Personal information
- Full name: Adam John Dibble
- Born: 9 March 1991 (age 35) Exeter, Devon, England School = St John’s Sidmouth
- Height: 6 ft 4 in (1.93 m)
- Batting: Right-handed
- Bowling: Right-arm medium-fast
- Role: Bowler
- Relations: Jodie Dibble (sister)

Domestic team information
- 2008–2015: Somerset (squad no. 16)
- FC debut: 11 July 2011 Somerset v Nottinghamshire
- Last FC: 2 April 2015 Somerset v Durham MCCU
- LA debut: 1 May 2011 Somerset v Unicorns
- Last LA: 15 August 2013 Somerset v Yorkshire

Career statistics
| Competition | FC | LA | T20 |
| Matches | 4 | 7 | 2 |
| Runs scored | 84 | 15 | – |
| Batting average | 21.00 | 15.00 | – |
| 100s/50s | 0/0 | 0/0 | – |
| Top score | 43 | 15 | – |
| Balls bowled | 324 | 288 | 48 |
| Wickets | 5 | 11 | 2 |
| Bowling average | 41.00 | 26.81 | 22.00 |
| 5 wickets in innings | 0 | 0 | 0 |
| 10 wickets in match | 0 | 0 | 0 |
| Best bowling | 3/42 | 4/52 | 1/20 |
| Catches/stumpings | 0/– | 1/– | 0/– |
- Source: CricketArchive, 4 April 2015

= Adam Dibble =

English cricketer (born 1991)

Adam John Dibble (born 9 March 1991) is an English former cricketer who played for Somerset County Cricket Club as a right-arm fast-medium bowler. He appeared for Somerset in thirteen matches between 2011 and 2015, but was constantly beset by injury, hampering his progress. He was released by Somerset at the end of the 2015 season, and indicated that he would retire from professional cricket.

==Cricket career==
Adam Dibble was born in Exeter, Devon on 9 March 1991. As a right-arm fast-medium bowler, he played age-group cricket for Devon County Cricket Club before joining Somerset in 2008. During 2009 and 2010, he played for Somerset's second team, alongside club cricket for Sidmouth Cricket Club. His strong performances for the second team led to his senior debut in 2011, during the Clydesdale Bank 40, a one-day competition. He played four matches during that competition, taking five wickets at a bowling average of 34. Later that season he made his first-class debut, appearing in two County Championship matches, during which he took two wickets. He travelled with the Somerset team to compete in the 2011 Champions League Twenty20, where he played against the Warriors in the group stage and the Mumbai Indians in the semi-final. Those were his only senior Twenty20 appearances for Somerset, and he claimed two wickets at an average of 22.

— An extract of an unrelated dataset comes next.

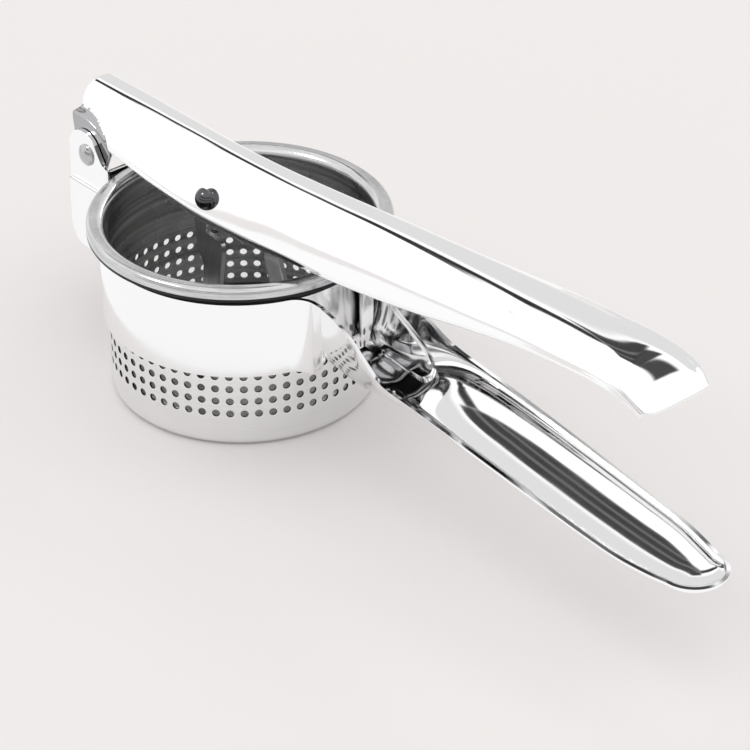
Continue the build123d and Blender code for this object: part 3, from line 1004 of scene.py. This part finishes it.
FLOOR_HALF = 4
floor_corners = [(FLOOR_HALF * i, FLOOR_HALF * j, 0) for i, j in ((-1, -1), (1, -1), (1, 1), (-1, 1))]
floor_mesh = bpy.data.meshes.new("floor")
floor_mesh.from_pydata(floor_corners, [], [(0, 1, 2, 3)])
floor = bpy.data.objects.new("floor", floor_mesh)
bpy.context.scene.collection.objects.link(floor)
floor.data.materials.append(matt_paper("floor_paper", (0.865, 0.838, 0.830)))

world = bpy.data.worlds.new("studio")
bpy.context.scene.world = world
world.use_nodes = True
sky = world.node_tree
bg = sky.nodes["Background"]


def sky_math(op, a, b=None):
    """Output of a math node in the world, with numbers or other outputs as its inputs."""
    n = sky.nodes.new("ShaderNodeMath")
    n.operation = op
    for i, v in enumerate((a, b)):
        if v is None:
            continue
        if isinstance(v, (int, float)):
            n.inputs[i].default_value = v
        else:
            sky.links.new(v, n.inputs[i])
    return n.outputs[0]


def sky_step(value, lo, hi):
    """Smooth rise from 0 at lo to 1 at hi."""
    n = sky.nodes.new("ShaderNodeMapRange")
    n.interpolation_type = "SMOOTHSTEP"
    n.inputs["From Min"].default_value = lo
    n.inputs["From Max"].default_value = hi
    sky.links.new(value, n.inputs["Value"])
    return n.outputs["Result"]


sky_coord = sky.nodes.new("ShaderNodeTexCoord")
sky_xyz = sky.nodes.new("ShaderNodeSeparateXYZ")
sky.links.new(sky_coord.outputs["Generated"], sky_xyz.inputs[0])
DEGREES = 57.29578
elevation = sky_math("MULTIPLY", sky_math("ARCSINE", sky_xyz.outputs[2]), DEGREES)
toward_front = sky_math("MULTIPLY", sky_xyz.outputs[1], -1.0)
azimuth = sky_math("MULTIPLY", sky_math("ARCTAN2", sky_xyz.outputs[0], toward_front), DEGREES)


def window(value, lo, hi, soft):
    """1 between lo and hi, falling to 0 over soft."""
    return sky_math("MULTIPLY", sky_step(value, lo - soft, lo + soft),
                    sky_math("SUBTRACT", 1.0, sky_step(value, hi - soft, hi + soft)))


# Dark flags and grey screens round the table, as directions in degrees, azimuth 0 toward -Y and 90 toward +X.
# They stay put in the world, but were placed for what the steel reflects toward this scene's camera only.
# (azimuth from, to, softness, elevation from, to, softness, brightness)
SCREENS = [
    (-185.0, -100.0, 5.0, -95.0, 34.0, 2.5, 0.67),
    (-147.0, -129.0, 1.5, 36.5, 54.5, 0.8, 0.16),
    (-147.0, -129.0, 1.5, 36.5, 42.6, 0.6, 0.30),
    (-147.0, -129.0, 1.5, 44.4, 48.4, 0.6, 0.30),
    (-147.0, -129.0, 1.5, 49.8, 54.5, 0.6, 0.30),
    (-106.0, -91.0, 1.5, 38.6, 44.0, 0.7, 0.03),
    (-129.0, -104.0, 2.0, 39.8, 46.0, 0.9, 0.03),
    (-158.0, -146.0, 1.5, 41.0, 55.0, 1.2, 0.06),
    (-185.0, -157.0, 2.0, 48.0, 55.0, 1.5, 0.06),
    (172.0, 185.0, 3.0, 48.0, 55.0, 1.5, 0.06),
    (-28.0, 170.0, 8.0, -95.0, 13.0, 6.0, 0.42),
    (-24.0, 150.0, 6.0, 24.0, 34.0, 3.0, 0.18),
]
SKY_LEVEL = 1.18
level = None
for a0, a1, sa, e0, e1, se, bright in SCREENS:
    inside = sky_math("MULTIPLY", window(azimuth, a0, a1, sa), window(elevation, e0, e1, se))
    keep = sky_math("SUBTRACT", 1.0, sky_math("MULTIPLY", inside, 1.0 - bright))
    level = keep if level is None else sky_math("MULTIPLY", level, keep)
sky.links.new(sky_math("MULTIPLY", level, SKY_LEVEL), bg.inputs["Strength"])
bg.inputs["Color"].default_value = (1.0, 0.998, 0.996, 1)


def reflector(name, verts, faces, power):
    """White board that only reflections see: it lights no matt surface and the camera doesn't show it."""
    me = bpy.data.meshes.new(name)
    me.from_pydata(verts, [], faces)
    ob = bpy.data.objects.new(name, me)
    m = bpy.data.materials.new(name)
    m.use_nodes = True
    nt = m.node_tree
    em = nt.nodes.new("ShaderNodeEmission")
    em.inputs["Strength"].default_value = power
    nt.links.new(em.outputs[0], nt.nodes["Material Output"].inputs["Surface"])
    ob.data.materials.append(m)
    bpy.context.scene.collection.objects.link(ob)
    ob.visible_camera = False
    ob.visible_diffuse = False
    ob.visible_shadow = False
    ob.visible_transmission = False
    return ob


def card(name, loc, aim, size, power):
    """Rectangular reflector at loc, facing aim."""
    w, h = size[0] / 2, size[1] / 2
    ob = reflector(name, [(-w, -h, 0), (w, -h, 0), (w, h, 0), (-w, h, 0)], [(0, 1, 2, 3)], power)
    ob.location = loc
    ob.rotation_euler = (Vector(aim) - Vector(loc)).to_track_quat("-Z", "Y").to_euler()


def ring_card(name, r_in, r_out, power):
    """Ring of white card lying just above the table round the cup."""
    steps, height = 96, 0.0004
    verts, faces = [], []
    for i in range(steps):
        a = 2 * math.pi * i / steps
        verts.append((r_in * math.cos(a), r_in * math.sin(a), height))
        verts.append((r_out * math.cos(a), r_out * math.sin(a), height))
        j = 2 * ((i + 1) % steps)
        faces.append((2 * i, 2 * i + 1, j + 1, j))
    reflector(name, verts, faces, power)


ring_card("bounce_ring", 0.084, 0.33, 1.0)
card("bounce_left", (-0.67, -0.62, 0.0003), (-0.67, -0.62, -1.0), (1.00, 0.90), 1.05)
card("rivet_glint", (-0.28, -0.48, 0.776), (0.0, -0.015, 0.065), (0.20, 0.20), 12.0)

cam_data = bpy.data.cameras.new("camera")
cam_data.sensor_width = 36.0
cam_data.lens = 157.07
cam_data.clip_start = 0.05
cam = bpy.data.objects.new("camera", cam_data)
cam_loc = Vector((0.66979, -0.52577, 0.53616))
cam_aim = Vector((0.06294, -0.00175, 0.030))
look = (cam_aim - cam_loc).to_track_quat("-Z", "Y").to_matrix()
roll = Matrix.Rotation(math.radians(-0.4402), 3, "Z")
cam.matrix_world = Matrix.Translation(cam_loc) @ (look @ roll).to_4x4()
bpy.context.scene.collection.objects.link(cam)
bpy.context.scene.camera = cam
bpy.context.scene.view_settings.view_transform = "Standard"
bpy.context.scene.view_settings.look = "None"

Dibble made an early season appearance in the County Championship in which he took three wickets against Warwickshire, but suffered a rib injury during the game which ruled him out of the team. A recurring knee injury, tripartite patella, required an operation to repair, which resulted in him missing the rest of the 2012 season. He returned to the team in 2013, playing three one-day matches in which he took six wickets, including his career best bowling of 4 for 52 against Yorkshire. His season was once again curtailed by injury, on this occasion to his hamstring. During 2014 and 2015 he predominantly played for Somerset's second team, although he did appear in the first-class fixture against Durham MCCU at the start of the 2015 season, making his final first-team appearance for Somerset. He was released by Somerset at the end of 2015, and retired from professional cricket to work in the property market.